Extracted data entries
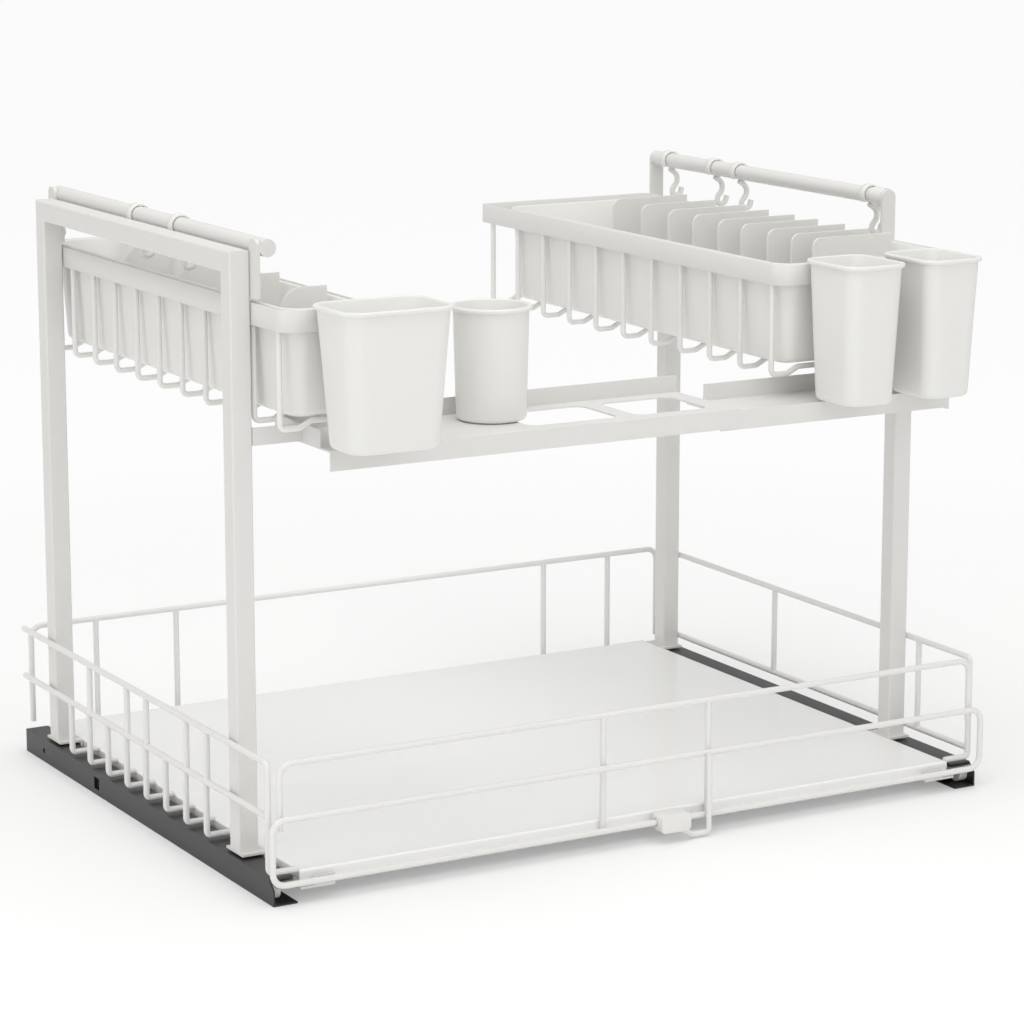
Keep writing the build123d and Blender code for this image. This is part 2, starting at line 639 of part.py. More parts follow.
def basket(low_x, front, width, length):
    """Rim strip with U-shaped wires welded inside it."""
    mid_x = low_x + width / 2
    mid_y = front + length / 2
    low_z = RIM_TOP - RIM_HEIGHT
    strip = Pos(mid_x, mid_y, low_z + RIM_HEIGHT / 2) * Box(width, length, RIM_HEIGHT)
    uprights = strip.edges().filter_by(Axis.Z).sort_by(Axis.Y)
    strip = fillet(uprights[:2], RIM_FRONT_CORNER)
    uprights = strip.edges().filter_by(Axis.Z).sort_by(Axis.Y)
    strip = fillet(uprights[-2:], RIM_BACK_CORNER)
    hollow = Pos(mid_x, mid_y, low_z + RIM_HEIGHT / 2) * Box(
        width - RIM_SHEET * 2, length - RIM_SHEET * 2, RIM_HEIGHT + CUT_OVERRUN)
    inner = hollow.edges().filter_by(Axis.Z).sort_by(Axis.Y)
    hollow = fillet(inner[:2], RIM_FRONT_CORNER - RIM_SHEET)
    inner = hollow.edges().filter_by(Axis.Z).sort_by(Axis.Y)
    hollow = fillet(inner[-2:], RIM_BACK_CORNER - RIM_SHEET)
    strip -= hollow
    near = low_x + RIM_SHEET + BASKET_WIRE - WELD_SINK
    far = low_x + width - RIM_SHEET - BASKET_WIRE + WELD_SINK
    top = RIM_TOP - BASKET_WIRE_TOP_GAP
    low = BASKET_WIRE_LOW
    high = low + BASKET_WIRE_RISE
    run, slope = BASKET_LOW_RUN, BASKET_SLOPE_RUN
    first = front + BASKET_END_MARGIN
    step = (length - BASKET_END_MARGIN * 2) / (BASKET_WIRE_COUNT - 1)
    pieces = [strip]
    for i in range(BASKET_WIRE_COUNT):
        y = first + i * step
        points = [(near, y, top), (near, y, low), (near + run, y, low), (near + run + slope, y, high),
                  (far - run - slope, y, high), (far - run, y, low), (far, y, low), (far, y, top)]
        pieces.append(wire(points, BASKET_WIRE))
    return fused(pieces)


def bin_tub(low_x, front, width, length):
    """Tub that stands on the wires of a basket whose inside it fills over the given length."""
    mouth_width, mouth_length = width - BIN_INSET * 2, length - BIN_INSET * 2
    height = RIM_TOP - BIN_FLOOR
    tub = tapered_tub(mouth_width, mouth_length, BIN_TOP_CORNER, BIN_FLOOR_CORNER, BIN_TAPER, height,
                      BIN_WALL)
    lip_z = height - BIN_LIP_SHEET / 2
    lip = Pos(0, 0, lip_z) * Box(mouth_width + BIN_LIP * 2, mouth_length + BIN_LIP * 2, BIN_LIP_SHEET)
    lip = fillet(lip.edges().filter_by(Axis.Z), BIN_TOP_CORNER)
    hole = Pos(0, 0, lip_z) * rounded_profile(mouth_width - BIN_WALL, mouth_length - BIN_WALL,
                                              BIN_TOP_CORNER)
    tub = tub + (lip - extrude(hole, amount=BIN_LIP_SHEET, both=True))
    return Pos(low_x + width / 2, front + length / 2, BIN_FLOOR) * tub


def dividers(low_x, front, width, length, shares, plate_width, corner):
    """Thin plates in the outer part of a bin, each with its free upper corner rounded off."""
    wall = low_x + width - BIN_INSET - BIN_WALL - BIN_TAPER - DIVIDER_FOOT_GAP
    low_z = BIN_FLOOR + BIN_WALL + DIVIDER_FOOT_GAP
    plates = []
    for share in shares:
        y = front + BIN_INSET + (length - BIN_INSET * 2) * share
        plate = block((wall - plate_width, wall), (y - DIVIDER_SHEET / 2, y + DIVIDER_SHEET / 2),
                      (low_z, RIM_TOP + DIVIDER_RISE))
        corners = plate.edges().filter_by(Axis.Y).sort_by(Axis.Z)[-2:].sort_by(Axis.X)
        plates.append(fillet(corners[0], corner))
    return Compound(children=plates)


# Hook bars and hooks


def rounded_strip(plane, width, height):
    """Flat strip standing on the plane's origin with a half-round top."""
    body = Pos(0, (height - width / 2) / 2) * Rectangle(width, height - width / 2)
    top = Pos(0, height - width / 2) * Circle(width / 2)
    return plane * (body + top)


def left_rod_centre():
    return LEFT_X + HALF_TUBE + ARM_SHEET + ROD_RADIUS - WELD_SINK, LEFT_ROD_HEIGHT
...
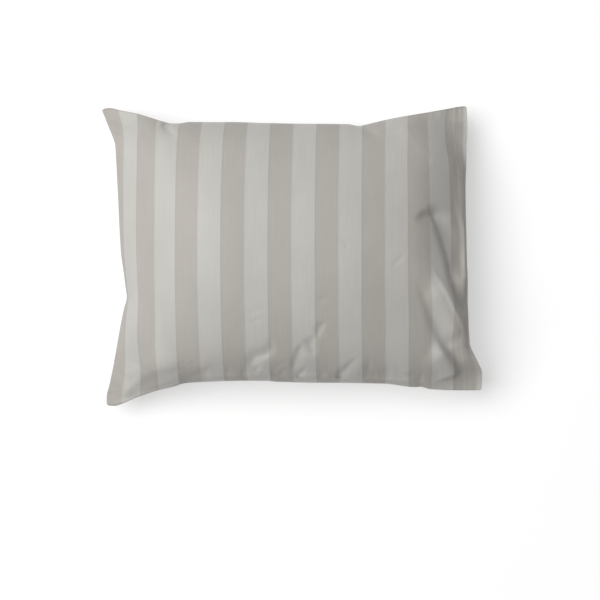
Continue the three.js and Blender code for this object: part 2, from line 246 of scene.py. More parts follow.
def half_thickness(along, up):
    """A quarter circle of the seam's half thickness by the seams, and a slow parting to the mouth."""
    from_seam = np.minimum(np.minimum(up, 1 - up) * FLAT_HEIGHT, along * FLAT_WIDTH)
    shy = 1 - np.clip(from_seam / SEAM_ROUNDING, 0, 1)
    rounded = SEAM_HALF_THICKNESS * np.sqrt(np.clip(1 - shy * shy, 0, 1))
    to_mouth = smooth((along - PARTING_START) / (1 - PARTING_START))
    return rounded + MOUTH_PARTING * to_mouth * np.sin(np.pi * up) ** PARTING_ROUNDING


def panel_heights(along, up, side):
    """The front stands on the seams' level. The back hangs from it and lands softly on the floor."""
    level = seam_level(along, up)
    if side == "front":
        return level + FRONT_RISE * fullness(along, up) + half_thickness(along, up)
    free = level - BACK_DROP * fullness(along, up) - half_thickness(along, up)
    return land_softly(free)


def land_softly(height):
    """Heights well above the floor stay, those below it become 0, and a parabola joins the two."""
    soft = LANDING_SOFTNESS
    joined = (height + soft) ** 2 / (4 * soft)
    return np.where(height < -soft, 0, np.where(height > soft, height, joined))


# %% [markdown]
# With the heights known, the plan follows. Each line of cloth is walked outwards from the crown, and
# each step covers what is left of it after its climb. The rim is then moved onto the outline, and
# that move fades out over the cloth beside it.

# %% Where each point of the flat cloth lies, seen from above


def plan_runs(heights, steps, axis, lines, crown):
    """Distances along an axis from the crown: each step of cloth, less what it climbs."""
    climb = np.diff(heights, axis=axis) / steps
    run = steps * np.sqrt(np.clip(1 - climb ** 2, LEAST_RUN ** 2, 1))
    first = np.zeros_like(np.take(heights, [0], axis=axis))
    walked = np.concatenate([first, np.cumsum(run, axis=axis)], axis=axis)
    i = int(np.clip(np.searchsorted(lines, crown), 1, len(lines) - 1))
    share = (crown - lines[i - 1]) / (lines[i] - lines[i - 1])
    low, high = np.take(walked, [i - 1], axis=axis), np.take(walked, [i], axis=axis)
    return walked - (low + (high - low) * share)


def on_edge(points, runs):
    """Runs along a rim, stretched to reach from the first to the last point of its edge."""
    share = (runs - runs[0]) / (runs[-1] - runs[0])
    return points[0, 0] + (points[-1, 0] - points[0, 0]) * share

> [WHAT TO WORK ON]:
Working from the data above, extract solely the lines from the one containing "Continue the three.js" through the one containing "# %% Where each", exactly as they appear, both included.

> [RESULT OF THIS TASK]:
Continue the three.js and Blender code for this object: part 2, from line 246 of scene.py. More parts follow.
def half_thickness(along, up):
    """A quarter circle of the seam's half thickness by the seams, and a slow parting to the mouth."""
    from_seam = np.minimum(np.minimum(up, 1 - up) * FLAT_HEIGHT, along * FLAT_WIDTH)
    shy = 1 - np.clip(from_seam / SEAM_ROUNDING, 0, 1)
    rounded = SEAM_HALF_THICKNESS * np.sqrt(np.clip(1 - shy * shy, 0, 1))
    to_mouth = smooth((along - PARTING_START) / (1 - PARTING_START))
    return rounded + MOUTH_PARTING * to_mouth * np.sin(np.pi * up) ** PARTING_ROUNDING


def panel_heights(along, up, side):
    """The front stands on the seams' level. The back hangs from it and lands softly on the floor."""
    level = seam_level(along, up)
    if side == "front":
        return level + FRONT_RISE * fullness(along, up) + half_thickness(along, up)
    free = level - BACK_DROP * fullness(along, up) - half_thickness(along, up)
    return land_softly(free)


def land_softly(height):
    """Heights well above the floor stay, those below it become 0, and a parabola joins the two."""
    soft = LANDING_SOFTNESS
    joined = (height + soft) ** 2 / (4 * soft)
    return np.where(height < -soft, 0, np.where(height > soft, height, joined))


# %% [markdown]
# With the heights known, the plan follows. Each line of cloth is walked outwards from the crown, and
# each step covers what is left of it after its climb. The rim is then moved onto the outline, and
# that move fades out over the cloth beside it.

# %% Where each point of the flat cloth lies, seen from above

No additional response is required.